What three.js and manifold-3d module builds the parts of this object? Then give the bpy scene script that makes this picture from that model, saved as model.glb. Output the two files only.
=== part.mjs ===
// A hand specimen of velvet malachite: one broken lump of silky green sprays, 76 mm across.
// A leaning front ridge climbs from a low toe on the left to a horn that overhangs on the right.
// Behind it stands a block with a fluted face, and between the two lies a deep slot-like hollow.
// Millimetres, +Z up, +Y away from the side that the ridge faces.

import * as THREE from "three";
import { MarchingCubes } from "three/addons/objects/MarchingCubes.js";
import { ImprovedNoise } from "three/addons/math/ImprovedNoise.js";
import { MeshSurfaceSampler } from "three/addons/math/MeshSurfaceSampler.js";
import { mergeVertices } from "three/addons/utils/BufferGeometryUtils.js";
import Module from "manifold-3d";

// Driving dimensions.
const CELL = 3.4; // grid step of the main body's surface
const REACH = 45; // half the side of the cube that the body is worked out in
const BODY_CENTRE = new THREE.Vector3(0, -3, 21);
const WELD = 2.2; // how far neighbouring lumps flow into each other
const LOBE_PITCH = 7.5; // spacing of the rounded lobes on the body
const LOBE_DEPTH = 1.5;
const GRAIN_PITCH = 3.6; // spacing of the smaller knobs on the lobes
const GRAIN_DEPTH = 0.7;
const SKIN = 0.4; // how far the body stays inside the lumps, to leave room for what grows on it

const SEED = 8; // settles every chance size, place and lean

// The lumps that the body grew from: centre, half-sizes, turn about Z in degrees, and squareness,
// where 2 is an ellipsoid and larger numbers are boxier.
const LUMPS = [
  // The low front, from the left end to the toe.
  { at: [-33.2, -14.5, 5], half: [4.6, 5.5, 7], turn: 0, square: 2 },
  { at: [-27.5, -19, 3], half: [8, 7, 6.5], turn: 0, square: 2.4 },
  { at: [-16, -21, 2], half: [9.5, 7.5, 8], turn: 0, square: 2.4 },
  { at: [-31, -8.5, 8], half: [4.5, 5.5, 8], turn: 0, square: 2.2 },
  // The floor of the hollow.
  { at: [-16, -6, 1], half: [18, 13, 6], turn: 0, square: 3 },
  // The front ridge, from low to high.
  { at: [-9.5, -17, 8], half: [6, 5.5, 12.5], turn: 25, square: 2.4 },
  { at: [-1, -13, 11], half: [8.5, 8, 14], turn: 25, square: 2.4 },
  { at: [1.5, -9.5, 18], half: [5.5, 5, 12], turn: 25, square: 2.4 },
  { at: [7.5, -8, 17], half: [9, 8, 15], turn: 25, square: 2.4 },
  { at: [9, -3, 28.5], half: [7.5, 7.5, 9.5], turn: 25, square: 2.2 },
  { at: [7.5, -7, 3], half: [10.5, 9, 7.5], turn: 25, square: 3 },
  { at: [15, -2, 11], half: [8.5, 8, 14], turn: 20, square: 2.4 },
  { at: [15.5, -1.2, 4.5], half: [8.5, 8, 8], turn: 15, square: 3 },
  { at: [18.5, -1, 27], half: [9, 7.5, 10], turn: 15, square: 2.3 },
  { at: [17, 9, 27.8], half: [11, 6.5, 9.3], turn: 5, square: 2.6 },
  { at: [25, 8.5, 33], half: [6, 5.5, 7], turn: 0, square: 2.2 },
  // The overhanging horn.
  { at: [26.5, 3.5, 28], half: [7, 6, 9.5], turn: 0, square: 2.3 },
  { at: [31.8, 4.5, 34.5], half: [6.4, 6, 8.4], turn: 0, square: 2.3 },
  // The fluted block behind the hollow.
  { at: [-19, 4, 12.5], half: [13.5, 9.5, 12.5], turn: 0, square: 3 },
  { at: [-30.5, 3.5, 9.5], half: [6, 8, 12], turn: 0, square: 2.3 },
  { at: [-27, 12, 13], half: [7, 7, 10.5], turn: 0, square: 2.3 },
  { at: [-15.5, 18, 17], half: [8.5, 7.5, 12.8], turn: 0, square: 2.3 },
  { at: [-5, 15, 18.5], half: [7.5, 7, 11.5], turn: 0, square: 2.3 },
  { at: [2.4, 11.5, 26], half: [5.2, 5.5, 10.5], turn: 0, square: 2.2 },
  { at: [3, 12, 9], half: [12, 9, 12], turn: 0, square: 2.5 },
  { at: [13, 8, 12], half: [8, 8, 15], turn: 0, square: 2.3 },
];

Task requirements
Your task is to reproduce the whole listing exactly.

Written reply
What three.js and manifold-3d module builds the parts of this object? Then give the bpy scene script that makes this picture from that model, saved as model.glb. Output the two files only.
=== part.mjs ===
// A hand specimen of velvet malachite: one broken lump of silky green sprays, 76 mm across.
// A leaning front ridge climbs from a low toe on the left to a horn that overhangs on the right.
// Behind it stands a block with a fluted face, and between the two lies a deep slot-like hollow.
// Millimetres, +Z up, +Y away from the side that the ridge faces.

import * as THREE from "three";
import { MarchingCubes } from "three/addons/objects/MarchingCubes.js";
import { ImprovedNoise } from "three/addons/math/ImprovedNoise.js";
import { MeshSurfaceSampler } from "three/addons/math/MeshSurfaceSampler.js";
import { mergeVertices } from "three/addons/utils/BufferGeometryUtils.js";
import Module from "manifold-3d";

// Driving dimensions.
const CELL = 3.4; // grid step of the main body's surface
const REACH = 45; // half the side of the cube that the body is worked out in
const BODY_CENTRE = new THREE.Vector3(0, -3, 21);
const WELD = 2.2; // how far neighbouring lumps flow into each other
const LOBE_PITCH = 7.5; // spacing of the rounded lobes on the body
const LOBE_DEPTH = 1.5;
const GRAIN_PITCH = 3.6; // spacing of the smaller knobs on the lobes
const GRAIN_DEPTH = 0.7;
const SKIN = 0.4; // how far the body stays inside the lumps, to leave room for what grows on it

const SEED = 8; // settles every chance size, place and lean

// The lumps that the body grew from: centre, half-sizes, turn about Z in degrees, and squareness,
// where 2 is an ellipsoid and larger numbers are boxier.
const LUMPS = [
  // The low front, from the left end to the toe.
  { at: [-33.2, -14.5, 5], half: [4.6, 5.5, 7], turn: 0, square: 2 },
  { at: [-27.5, -19, 3], half: [8, 7, 6.5], turn: 0, square: 2.4 },
  { at: [-16, -21, 2], half: [9.5, 7.5, 8], turn: 0, square: 2.4 },
  { at: [-31, -8.5, 8], half: [4.5, 5.5, 8], turn: 0, square: 2.2 },
  // The floor of the hollow.
  { at: [-16, -6, 1], half: [18, 13, 6], turn: 0, square: 3 },
  // The front ridge, from low to high.
  { at: [-9.5, -17, 8], half: [6, 5.5, 12.5], turn: 25, square: 2.4 },
  { at: [-1, -13, 11], half: [8.5, 8, 14], turn: 25, square: 2.4 },
  { at: [1.5, -9.5, 18], half: [5.5, 5, 12], turn: 25, square: 2.4 },
  { at: [7.5, -8, 17], half: [9, 8, 15], turn: 25, square: 2.4 },
  { at: [9, -3, 28.5], half: [7.5, 7.5, 9.5], turn: 25, square: 2.2 },
  { at: [7.5, -7, 3], half: [10.5, 9, 7.5], turn: 25, square: 3 },
  { at: [15, -2, 11], half: [8.5, 8, 14], turn: 20, square: 2.4 },
  { at: [15.5, -1.2, 4.5], half: [8.5, 8, 8], turn: 15, square: 3 },
  { at: [18.5, -1, 27], half: [9, 7.5, 10], turn: 15, square: 2.3 },
  { at: [17, 9, 27.8], half: [11, 6.5, 9.3], turn: 5, square: 2.6 },
  { at: [25, 8.5, 33], half: [6, 5.5, 7], turn: 0, square: 2.2 },
  // The overhanging horn.
  { at: [26.5, 3.5, 28], half: [7, 6, 9.5], turn: 0, square: 2.3 },
  { at: [31.8, 4.5, 34.5], half: [6.4, 6, 8.4], turn: 0, square: 2.3 },
  // The fluted block behind the hollow.
  { at: [-19, 4, 12.5], half: [13.5, 9.5, 12.5], turn: 0, square: 3 },
  { at: [-30.5, 3.5, 9.5], half: [6, 8, 12], turn: 0, square: 2.3 },
  { at: [-27, 12, 13], half: [7, 7, 10.5], turn: 0, square: 2.3 },
  { at: [-15.5, 18, 17], half: [8.5, 7.5, 12.8], turn: 0, square: 2.3 },
  { at: [-5, 15, 18.5], half: [7.5, 7, 11.5], turn: 0, square: 2.3 },
  { at: [2.4, 11.5, 26], half: [5.2, 5.5, 10.5], turn: 0, square: 2.2 },
  { at: [3, 12, 9], half: [12, 9, 12], turn: 0, square: 2.5 },
  { at: [13, 8, 12], half: [8, 8, 15], turn: 0, square: 2.3 },
];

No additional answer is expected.